What I was thinking was, though I did not express it as such. drilling out the 8mm hole in the lug to 10 mm may reduce the surface area contact compared to a 10mm lug. But a 10mm lug dimensions may be same size as an 8 mm lug. Guess there will be variation from maufacturer to manufacturer anyway. Joints are always the weak point in any system. Bet there will be someone somewhere that has reaserched this.

Yeah. Resistance through mating surfaces… Etc. did a short study on it.

Yeah. Surface area and contact is the key.

The problem usually begins where it was an 8mm hole lug and someone drilled it out vs buying the 10mm hole lug in the beginning. 50cent problems becoming more costly.

I have found more of an issue with the the way crimped lugs are done on ends on cables. (being tied between bad crimps incorrect lug size use and crimping on heat shrink insulation.)

Your other option for space is moving out in a 3d fashion.
So create a second face to work on with a frame or something. If that is an option for you.
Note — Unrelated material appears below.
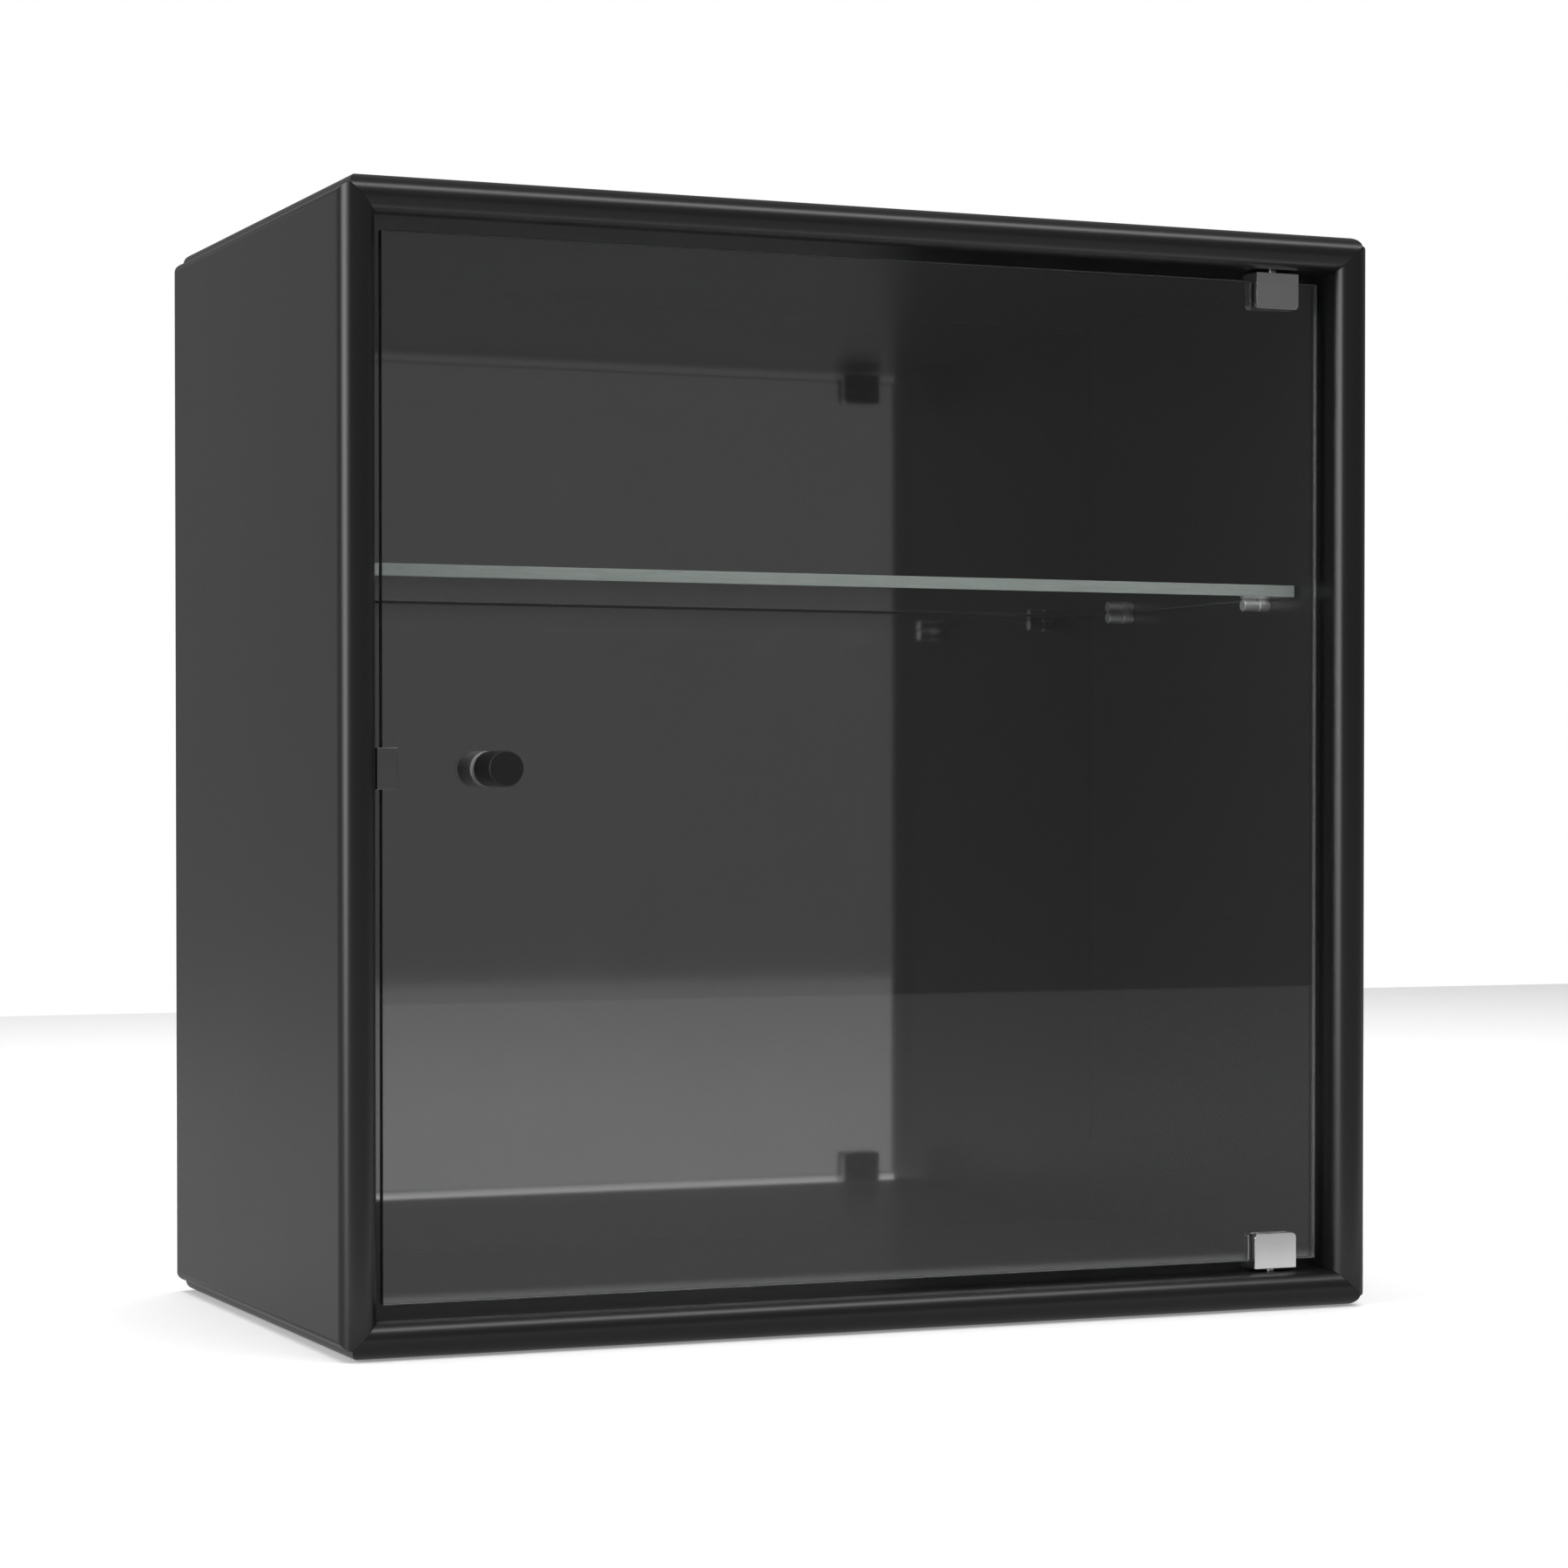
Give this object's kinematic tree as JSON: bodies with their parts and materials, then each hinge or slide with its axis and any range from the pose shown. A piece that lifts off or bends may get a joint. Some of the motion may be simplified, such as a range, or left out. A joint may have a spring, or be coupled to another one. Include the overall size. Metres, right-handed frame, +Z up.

The 8 mm lug on my BMZ battery leads is made in the factory, the battery came with the 50 mm2 cable already fitted. I am reluctant to cut it off and fit a 10mm lug as my crimp will not be as good as the factory one. When I get all the stuff thats on order I will have better idea of how to put it all together. Doing it on the CAD is one thing, doing it for real is another. But CAD though gives me a good starting point. I am not conversant with 3D cad that would be more useful.

I believe the reason for the larger stud is that there will be heavier cable used. 10mm can handle more weight than 8mm.

I tend to use the smallest stud possible to ensure I have the most surface contact.